Set task: Take the records underneath and set them down exactly.

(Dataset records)
** start **

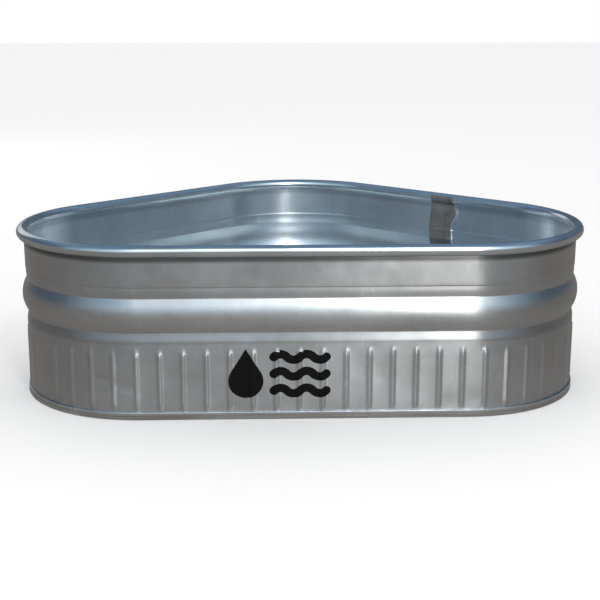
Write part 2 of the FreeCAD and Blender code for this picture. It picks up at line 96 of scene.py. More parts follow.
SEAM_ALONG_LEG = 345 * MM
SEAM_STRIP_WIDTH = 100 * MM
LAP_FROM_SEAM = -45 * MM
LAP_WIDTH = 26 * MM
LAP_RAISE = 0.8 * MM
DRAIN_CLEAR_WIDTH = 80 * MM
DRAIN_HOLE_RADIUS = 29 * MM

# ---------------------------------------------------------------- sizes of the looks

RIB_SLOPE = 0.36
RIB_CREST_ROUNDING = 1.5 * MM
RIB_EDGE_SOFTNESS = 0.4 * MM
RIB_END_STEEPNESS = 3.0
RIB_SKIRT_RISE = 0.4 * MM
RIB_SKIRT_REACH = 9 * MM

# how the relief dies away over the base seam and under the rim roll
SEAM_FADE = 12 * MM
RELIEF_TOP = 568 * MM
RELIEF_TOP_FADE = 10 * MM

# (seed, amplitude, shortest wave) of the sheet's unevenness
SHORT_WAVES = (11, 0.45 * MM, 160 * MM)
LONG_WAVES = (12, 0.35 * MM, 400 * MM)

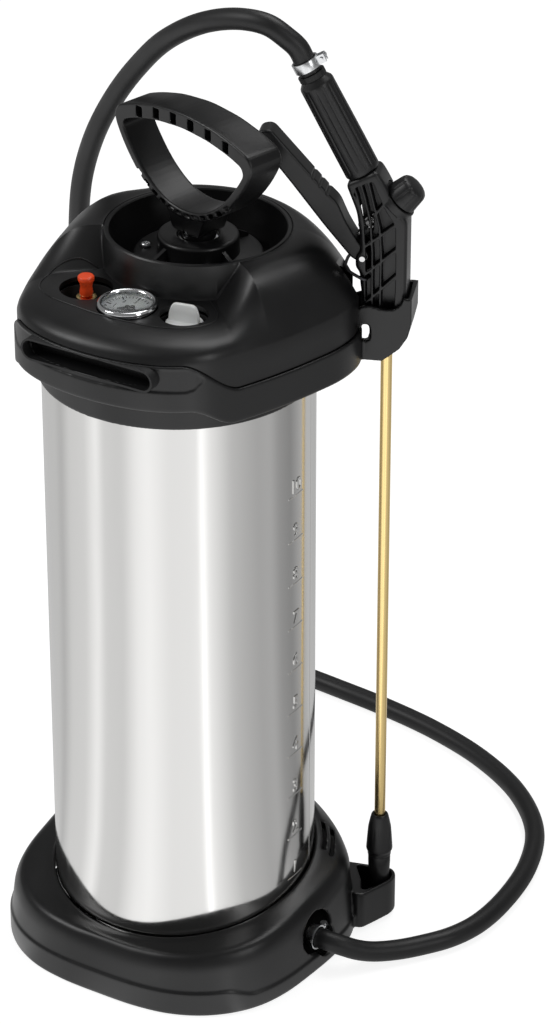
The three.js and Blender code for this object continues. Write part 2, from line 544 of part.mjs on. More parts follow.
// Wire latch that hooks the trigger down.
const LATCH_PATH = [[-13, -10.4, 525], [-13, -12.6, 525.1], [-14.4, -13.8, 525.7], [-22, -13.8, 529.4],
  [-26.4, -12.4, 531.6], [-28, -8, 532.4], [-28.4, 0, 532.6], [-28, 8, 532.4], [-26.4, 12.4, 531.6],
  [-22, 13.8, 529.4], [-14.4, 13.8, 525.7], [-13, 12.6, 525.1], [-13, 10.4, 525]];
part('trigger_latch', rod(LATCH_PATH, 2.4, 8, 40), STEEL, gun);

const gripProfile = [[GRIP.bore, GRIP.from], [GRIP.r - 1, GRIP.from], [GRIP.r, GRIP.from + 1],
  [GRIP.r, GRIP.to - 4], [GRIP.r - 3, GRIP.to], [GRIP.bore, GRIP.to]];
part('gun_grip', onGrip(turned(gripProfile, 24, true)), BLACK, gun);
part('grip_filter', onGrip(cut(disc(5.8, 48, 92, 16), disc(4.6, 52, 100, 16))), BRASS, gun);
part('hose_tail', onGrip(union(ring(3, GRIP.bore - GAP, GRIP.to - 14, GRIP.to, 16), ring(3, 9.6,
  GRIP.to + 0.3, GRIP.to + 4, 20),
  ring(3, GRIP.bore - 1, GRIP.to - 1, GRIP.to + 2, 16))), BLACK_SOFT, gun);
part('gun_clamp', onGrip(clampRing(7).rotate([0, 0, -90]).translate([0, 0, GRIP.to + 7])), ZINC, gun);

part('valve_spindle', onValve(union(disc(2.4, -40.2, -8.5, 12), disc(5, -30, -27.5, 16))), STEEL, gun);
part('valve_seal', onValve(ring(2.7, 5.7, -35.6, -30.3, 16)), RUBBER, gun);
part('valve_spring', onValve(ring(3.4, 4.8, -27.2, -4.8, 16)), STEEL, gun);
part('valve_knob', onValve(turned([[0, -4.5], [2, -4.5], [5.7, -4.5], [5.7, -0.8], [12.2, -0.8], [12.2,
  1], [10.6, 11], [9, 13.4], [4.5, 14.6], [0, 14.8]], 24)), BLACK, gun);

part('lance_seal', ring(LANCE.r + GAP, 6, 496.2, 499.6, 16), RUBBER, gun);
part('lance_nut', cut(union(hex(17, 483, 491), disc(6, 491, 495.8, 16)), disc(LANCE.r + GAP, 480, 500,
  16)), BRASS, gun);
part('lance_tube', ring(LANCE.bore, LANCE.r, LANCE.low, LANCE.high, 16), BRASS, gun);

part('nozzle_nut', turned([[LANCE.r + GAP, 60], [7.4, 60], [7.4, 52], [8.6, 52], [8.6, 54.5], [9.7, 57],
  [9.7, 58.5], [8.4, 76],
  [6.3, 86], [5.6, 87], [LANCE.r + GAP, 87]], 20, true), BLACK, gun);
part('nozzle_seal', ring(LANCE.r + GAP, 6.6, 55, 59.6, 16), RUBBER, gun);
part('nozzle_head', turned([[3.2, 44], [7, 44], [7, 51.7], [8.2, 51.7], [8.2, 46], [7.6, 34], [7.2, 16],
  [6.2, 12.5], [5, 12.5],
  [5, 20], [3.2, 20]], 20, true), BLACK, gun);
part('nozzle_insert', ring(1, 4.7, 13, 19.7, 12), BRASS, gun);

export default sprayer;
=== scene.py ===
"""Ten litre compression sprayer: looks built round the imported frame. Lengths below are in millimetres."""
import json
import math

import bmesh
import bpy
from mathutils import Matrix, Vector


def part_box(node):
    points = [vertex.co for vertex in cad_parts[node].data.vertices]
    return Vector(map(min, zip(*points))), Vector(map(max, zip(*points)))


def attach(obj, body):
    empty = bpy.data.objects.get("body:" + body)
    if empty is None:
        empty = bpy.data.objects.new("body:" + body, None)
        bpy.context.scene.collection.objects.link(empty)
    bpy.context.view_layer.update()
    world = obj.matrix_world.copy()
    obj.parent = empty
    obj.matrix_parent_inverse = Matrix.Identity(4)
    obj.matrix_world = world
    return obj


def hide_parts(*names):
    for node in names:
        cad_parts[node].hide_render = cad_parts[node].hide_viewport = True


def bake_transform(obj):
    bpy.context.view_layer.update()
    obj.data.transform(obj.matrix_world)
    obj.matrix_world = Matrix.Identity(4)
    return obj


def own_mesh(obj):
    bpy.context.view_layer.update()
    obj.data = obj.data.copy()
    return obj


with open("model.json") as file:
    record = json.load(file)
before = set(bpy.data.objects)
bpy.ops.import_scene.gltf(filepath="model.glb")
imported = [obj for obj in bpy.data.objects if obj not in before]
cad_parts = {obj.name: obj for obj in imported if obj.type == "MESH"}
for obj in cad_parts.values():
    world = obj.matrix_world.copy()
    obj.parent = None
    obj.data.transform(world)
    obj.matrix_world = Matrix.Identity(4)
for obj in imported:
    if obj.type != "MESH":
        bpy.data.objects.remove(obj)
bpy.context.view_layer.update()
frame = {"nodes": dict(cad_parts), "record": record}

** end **

Exercise answer:
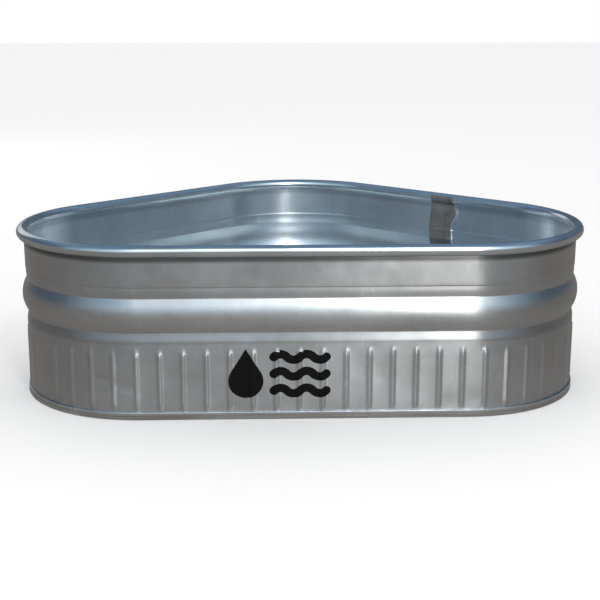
Write part 2 of the FreeCAD and Blender code for this picture. It picks up at line 96 of scene.py. More parts follow.
SEAM_ALONG_LEG = 345 * MM
SEAM_STRIP_WIDTH = 100 * MM
LAP_FROM_SEAM = -45 * MM
LAP_WIDTH = 26 * MM
LAP_RAISE = 0.8 * MM
DRAIN_CLEAR_WIDTH = 80 * MM
DRAIN_HOLE_RADIUS = 29 * MM

# ---------------------------------------------------------------- sizes of the looks

RIB_SLOPE = 0.36
RIB_CREST_ROUNDING = 1.5 * MM
RIB_EDGE_SOFTNESS = 0.4 * MM
RIB_END_STEEPNESS = 3.0
RIB_SKIRT_RISE = 0.4 * MM
RIB_SKIRT_REACH = 9 * MM

# how the relief dies away over the base seam and under the rim roll
SEAM_FADE = 12 * MM
RELIEF_TOP = 568 * MM
RELIEF_TOP_FADE = 10 * MM

# (seed, amplitude, shortest wave) of the sheet's unevenness
SHORT_WAVES = (11, 0.45 * MM, 160 * MM)
LONG_WAVES = (12, 0.35 * MM, 400 * MM)

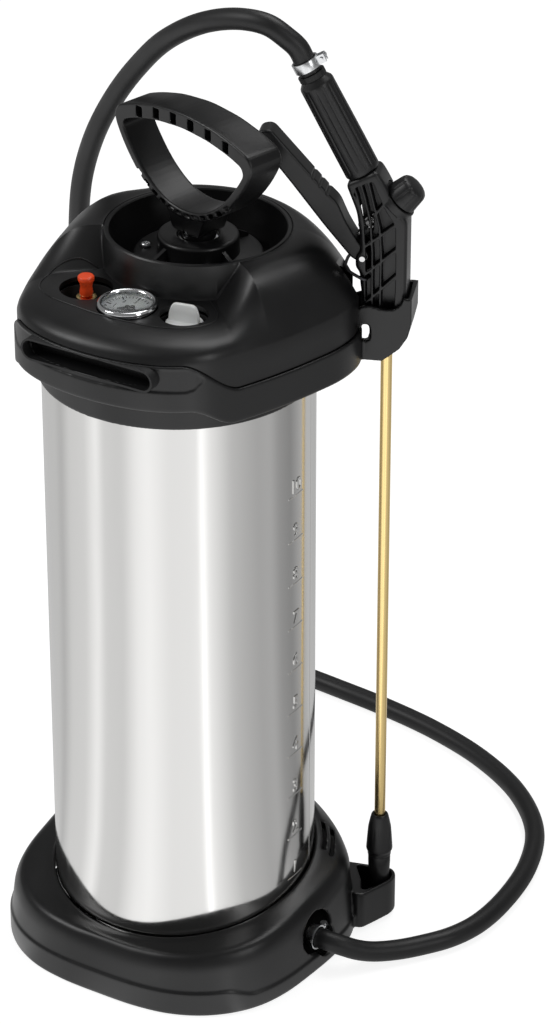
The three.js and Blender code for this object continues. Write part 2, from line 544 of part.mjs on. More parts follow.
// Wire latch that hooks the trigger down.
const LATCH_PATH = [[-13, -10.4, 525], [-13, -12.6, 525.1], [-14.4, -13.8, 525.7], [-22, -13.8, 529.4],
  [-26.4, -12.4, 531.6], [-28, -8, 532.4], [-28.4, 0, 532.6], [-28, 8, 532.4], [-26.4, 12.4, 531.6],
  [-22, 13.8, 529.4], [-14.4, 13.8, 525.7], [-13, 12.6, 525.1], [-13, 10.4, 525]];
part('trigger_latch', rod(LATCH_PATH, 2.4, 8, 40), STEEL, gun);

const gripProfile = [[GRIP.bore, GRIP.from], [GRIP.r - 1, GRIP.from], [GRIP.r, GRIP.from + 1],
  [GRIP.r, GRIP.to - 4], [GRIP.r - 3, GRIP.to], [GRIP.bore, GRIP.to]];
part('gun_grip', onGrip(turned(gripProfile, 24, true)), BLACK, gun);
part('grip_filter', onGrip(cut(disc(5.8, 48, 92, 16), disc(4.6, 52, 100, 16))), BRASS, gun);
part('hose_tail', onGrip(union(ring(3, GRIP.bore - GAP, GRIP.to - 14, GRIP.to, 16), ring(3, 9.6,
  GRIP.to + 0.3, GRIP.to + 4, 20),
  ring(3, GRIP.bore - 1, GRIP.to - 1, GRIP.to + 2, 16))), BLACK_SOFT, gun);
part('gun_clamp', onGrip(clampRing(7).rotate([0, 0, -90]).translate([0, 0, GRIP.to + 7])), ZINC, gun);

part('valve_spindle', onValve(union(disc(2.4, -40.2, -8.5, 12), disc(5, -30, -27.5, 16))), STEEL, gun);
part('valve_seal', onValve(ring(2.7, 5.7, -35.6, -30.3, 16)), RUBBER, gun);
part('valve_spring', onValve(ring(3.4, 4.8, -27.2, -4.8, 16)), STEEL, gun);
part('valve_knob', onValve(turned([[0, -4.5], [2, -4.5], [5.7, -4.5], [5.7, -0.8], [12.2, -0.8], [12.2,
  1], [10.6, 11], [9, 13.4], [4.5, 14.6], [0, 14.8]], 24)), BLACK, gun);

part('lance_seal', ring(LANCE.r + GAP, 6, 496.2, 499.6, 16), RUBBER, gun);
part('lance_nut', cut(union(hex(17, 483, 491), disc(6, 491, 495.8, 16)), disc(LANCE.r + GAP, 480, 500,
  16)), BRASS, gun);
part('lance_tube', ring(LANCE.bore, LANCE.r, LANCE.low, LANCE.high, 16), BRASS, gun);

part('nozzle_nut', turned([[LANCE.r + GAP, 60], [7.4, 60], [7.4, 52], [8.6, 52], [8.6, 54.5], [9.7, 57],
  [9.7, 58.5], [8.4, 76],
  [6.3, 86], [5.6, 87], [LANCE.r + GAP, 87]], 20, true), BLACK, gun);
part('nozzle_seal', ring(LANCE.r + GAP, 6.6, 55, 59.6, 16), RUBBER, gun);
part('nozzle_head', turned([[3.2, 44], [7, 44], [7, 51.7], [8.2, 51.7], [8.2, 46], [7.6, 34], [7.2, 16],
  [6.2, 12.5], [5, 12.5],
  [5, 20], [3.2, 20]], 20, true), BLACK, gun);
part('nozzle_insert', ring(1, 4.7, 13, 19.7, 12), BRASS, gun);

export default sprayer;
=== scene.py ===
"""Ten litre compression sprayer: looks built round the imported frame. Lengths below are in millimetres."""
import json
import math

import bmesh
import bpy
from mathutils import Matrix, Vector


def part_box(node):
    points = [vertex.co for vertex in cad_parts[node].data.vertices]
    return Vector(map(min, zip(*points))), Vector(map(max, zip(*points)))


def attach(obj, body):
    empty = bpy.data.objects.get("body:" + body)
    if empty is None:
        empty = bpy.data.objects.new("body:" + body, None)
        bpy.context.scene.collection.objects.link(empty)
    bpy.context.view_layer.update()
    world = obj.matrix_world.copy()
    obj.parent = empty
    obj.matrix_parent_inverse = Matrix.Identity(4)
    obj.matrix_world = world
    return obj


def hide_parts(*names):
    for node in names:
        cad_parts[node].hide_render = cad_parts[node].hide_viewport = True


def bake_transform(obj):
    bpy.context.view_layer.update()
    obj.data.transform(obj.matrix_world)
    obj.matrix_world = Matrix.Identity(4)
    return obj


def own_mesh(obj):
    bpy.context.view_layer.update()
    obj.data = obj.data.copy()
    return obj


with open("model.json") as file:
    record = json.load(file)
before = set(bpy.data.objects)
bpy.ops.import_scene.gltf(filepath="model.glb")
imported = [obj for obj in bpy.data.objects if obj not in before]
cad_parts = {obj.name: obj for obj in imported if obj.type == "MESH"}
for obj in cad_parts.values():
    world = obj.matrix_world.copy()
    obj.parent = None
    obj.data.transform(world)
    obj.matrix_world = Matrix.Identity(4)
for obj in imported:
    if obj.type != "MESH":
        bpy.data.objects.remove(obj)
bpy.context.view_layer.update()
frame = {"nodes": dict(cad_parts), "record": record}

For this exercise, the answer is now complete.